We haven’t written much about the PwC tax leak, first brought into the spotlight by Australian Financial Review back in January, other than a few passing mentions in linkwraps so you may need a little catching up. The TL;DR is international tax leader Peter Collins — who was named corporate tax adviser of the year by the Tax Institute of Australia in 2016 — shared confidential information he received from tax authorities about plans to push out new tax avoidance laws with PwC partners and clients. As a result of the violation, he ended up banned from practice for two years by the Tax Practitioners Board.

This is from the Tax Practitioners Board’s January 23 news release:

The TPB conducted an investigation into Mr Collins’ conduct. The investigation revealed Mr Collins, while a partner of PwC, was part of a confidential consultation by Treasury in a confidential consultation to improve tax laws. This included new rules to stop multinationals avoiding tax by shifting profits from Australia to tax and secrecy havens. Mr Collins made unauthorised disclosures of this confidential law reform information to partners and staff of PwC.

The TPB found Mr Collins failed to act with integrity, as required under his professional, ethical, and legal obligations, and terminated his tax agent registration.

In addition, the TPB investigation determined that PwC had failed to properly manage conflicts of interest, when this confidential law reform information was shared with partners and staff in their tax practice. PwC breached its obligations under the law and the Code of Professional Conduct. The TPB ordered PwC to have processes and training in place to ensure conflicts of interest are adequately managed.

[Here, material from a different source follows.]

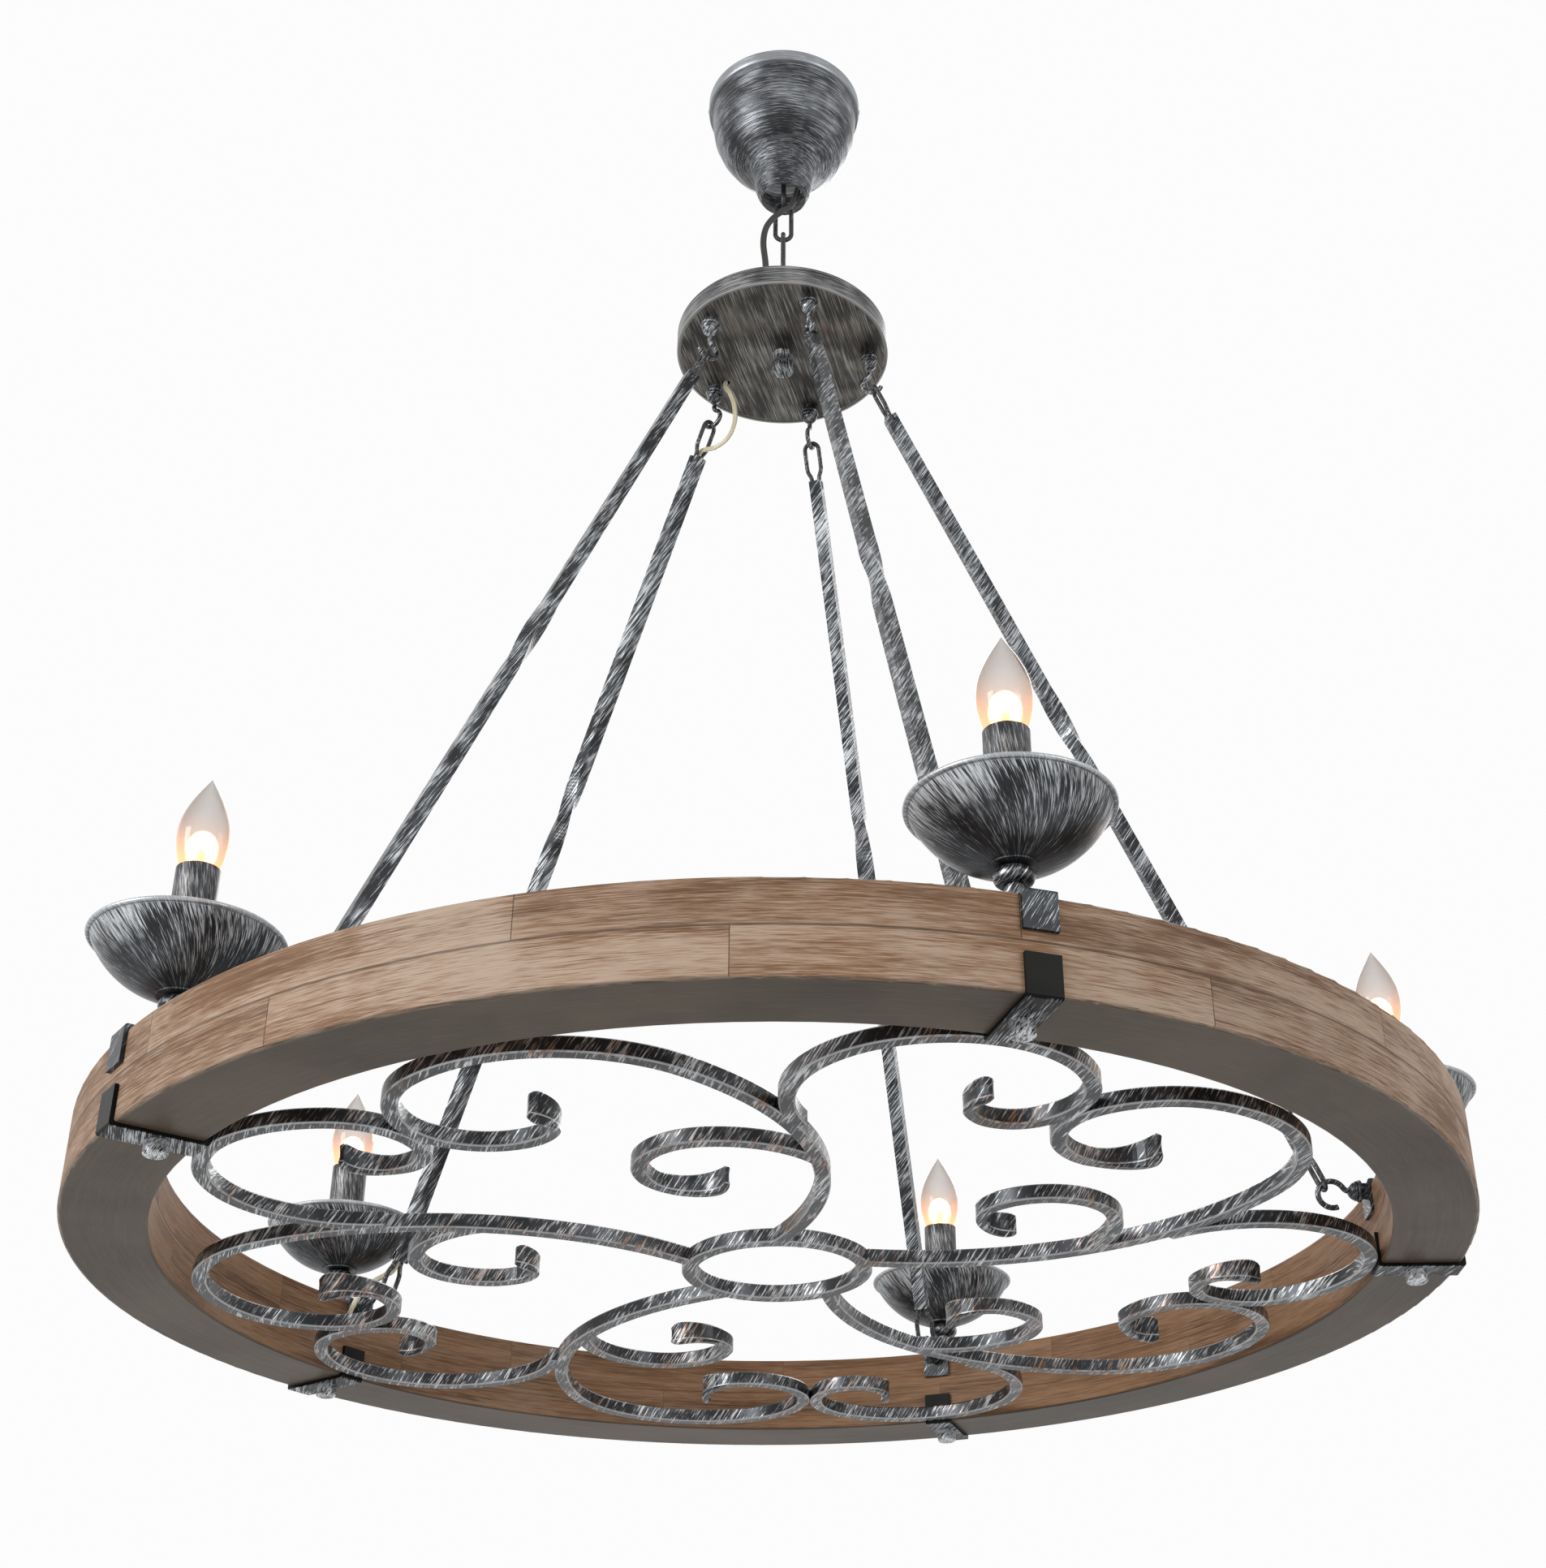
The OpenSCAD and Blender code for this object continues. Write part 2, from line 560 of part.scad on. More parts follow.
eye_bow_z = eye_top - chain_wire / 2 - bow_r;
module hub_eye() color(dark) {
  rotate([0, 0, 90]) {
    translate([0, 0, eye_bow_z])
      rotate([90, 0, 0]) rotate_extrude(angle = 180) translate([bow_r, 0]) wire(chain_wire);
    for (s = [-1, 1])
      translate([s * bow_r, 0, hub_top + 3.9 + bow_r])
        cylinder(d = chain_wire, h = eye_bow_z - hub_top - 3.9 - bow_r, $fn = 32);
    translate([0, 0, hub_top + 3.9 + bow_r])
      rotate([-90, 0, 0]) rotate_extrude(angle = 180) translate([bow_r, 0]) wire(chain_wire);
  }
  translate([0, 0, hub_top]) cylinder(d = shank_d + 4, h = 5, $fn = 48);
  translate([0, 0, plate_z - 10]) cylinder(d = shank_d, h = hub_top - plate_z + 12, $fn = 48);
}

module hub_knob() color(metal)
  translate([0, 0, plate_z - knob_h])
    difference() {
      rotate_extrude()
        difference() {
          square([knob_d / 2, knob_h]);
          translate([knob_d / 2 + 4.5, knob_h / 2 + 3.2]) circle(r = 7.6, $fn = 64);
          translate([knob_d / 2 - 1, knob_h / 2 + 3.2]) square([4, knob_h]);
        }
      translate([0, 0, knob_h - 11]) cylinder(d = shank_d + 0.1, h = 12, $fn = 48);
    }

// Turned boss of a hook, standing on z = 0 and pointing up
module turned_boss(h) {
  b = boss_d / 2;
  cylinder(r = b * 0.72, h = h * 0.5, $fn = 64);
  translate([0, 0, h * 0.34]) torus(b * 0.78, b * 0.2);
  translate([0, 0, h * 0.34]) cylinder(r = b * 0.78, h = h * 0.3, $fn = 64);
  translate([0, 0, h * 0.52]) torus(b * 0.72, b * 0.16);
  intersection() {
    translate([0, 0, h - b * 0.82]) sphere(r = b * 0.82, $fn = 64);
    translate([0, 0, h * 0.55]) cylinder(r = b, h = h, $fn = 64);
  }
}

module hub_hooks() color(metal)
  for (k = [1:arms]) around(k)
    translate([hub_hook_r, 0, plate_z]) {
      rotate([180, 0, 0]) turned_boss(boss_h);
      rotate([90, 0, 0]) translate([0, -boss_h + 1.5, 0])
        wire_path([0, 0, -90], [[0, hub_hook_neck + 1.5], [s_bend_r, -hook_out],
                                [hub_bend_r, hook_out + 165]], hook_wire);
      translate([0, 0, -1]) cylinder(d = shank_d, h = plate_t + 10, $fn = 48);
      translate([0, 0, plate_t]) nut(10, 5);
    }

// --- Rods, in a frame whose origin is the hub hook's wire and whose -Z runs down the rod
rod_top_s = top_loop_l;
rod_bottom_s = rod_pivots - bottom_loop_l;
bar_l = rod_bottom_s - rod_top_s;
twist_top_s = rod_top_s + bar_l * twist_at - twist_l / 2;
leg_in = rod_side / 2 - loop_wire / 2 - 0.1;
loop_r0 = (loop_w - loop_wire) / 2;
wire_rest = (hook_wire + loop_wire) / 2 + wire_gap;
jog = acos(1 - (loop_r0 - leg_in) / 2 / 12);
jog_l = 2 * 12 * sin(jog);

leg_l = 7;
leg_slot = loop_wire + 0.1;

// A loop: its two legs lie in slots across the tube's end
module loop(reach) {
  side = reach - jog_l - 1 + wire_rest - loop_r0;
  wire_path([-leg_in, -reach - leg_l, 90],
            [[0, leg_l + 1], [12, jog], [12, -jog], [0, side], [loop_r0, -180],
             [0, side], [12, -jog], [12, jog], [0, leg_l + 1]], loop_wire);
}
module hung(k) around(k) translate([rod_top_x, 0, rod_top_z]) rotate([0, -lean, 0]) children();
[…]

Documents released March 10 by the Treasurer under Freedom of Information relating to the PwC tax leak [PDF] explain the exact details of Collins’ access to confidential information.

Peter Collins was a member of the BEPS Tax Advisory Group: a targeted consultation group established by Treasury in late 2013 to discuss confidential policy and technical issues arising from the OECD/G20 Base Erosion and Profit Shifting (BEPS) initiative. It included Treasury and ATO officials, tax practitioners and industry and peak body representatives familiar with international tax issues. Around 12 to 15 non-government participants were involved. The Group first met in November 2013 and last met in June 2017.

The Group provided input that contributed to Australia’s implementation of various BEPS measures designed to prevent multinational tax avoidance.

In addition, some of the members of the Group, including Mr Collins, were involved in separate targeted and confidential Treasury consultations on developing Australia’s Multinational Anti-avoidance Law and Diverted Profits Tax legislation (two unilateral measures aimed at addressing multinational tax avoidance).

In respect of the BoT, Mr Collins participated in a number of consultation sessions regarding the BEPS initiatives.

The confidentiality agreement as of 2022 looks a little something like this. You’ll note it specifically says the agreement does not extend to an individual’s organization:

This recent AFR story explains how PwC then leveraged the info Collins was supposed to keep to himself to advise clients who might be interested to know new tax haven rules were coming down the pipe. Heavily redacted internal emails released Tuesday by the Tax Practitioners Board (TPB) use words like “brand-defining” to describe the business opportunity presented by Collins’ early access to this info. “We got this outcome because … we were aggressive in telling these relationships they needed to act early (heavily helped by the accuracy of the intelligence that Peter Collins was able to supply us, and our analysis of the politics),” reads one email written by a partner. “In total, we expect (based on fee estimates that we have agreed with clients) that revenue from this first stage of the MAAL projects will be approximately $2.5 million.”

In addition to Collins’ two-year ban and sanctions against PwC, the leak led to government inquiries, calls for PwC to be barred completely from government work, and of course calls for PwC Australia CEO Tom Seymour to step down. On Friday, Seymour admitted that he had in fact received naughty emails discussing how PwC could use this information to advise clients.

AFR reporting on Friday:

On Friday afternoon, after months of stonewalling questions about what he knew about the leaks of government documents, while PwC privately briefed that none of the senior leadership knew about it, Seymour confirmed in a partners’ meeting what had become increasingly obvious: he was in the emails.

Partners told AFR Weekend that Seymour said only “six to eight” partners actually shared confidential information, but 30 to 40 (including Seymour himself) were on emails where the plans to use the information to market to clients were made.

Tom Seymour

Seymour has headed up PwC Australia since March 2020. Assurance head Kristin Stubbins will now serve as acting CEO and partners will vote on a permanent appointment in coming months.

The firm hasn’t gotten around to updating his profile yet (archive as of May 8). He will remain at PwC, just not as top dog. See update at the top of the page, he’s outta here.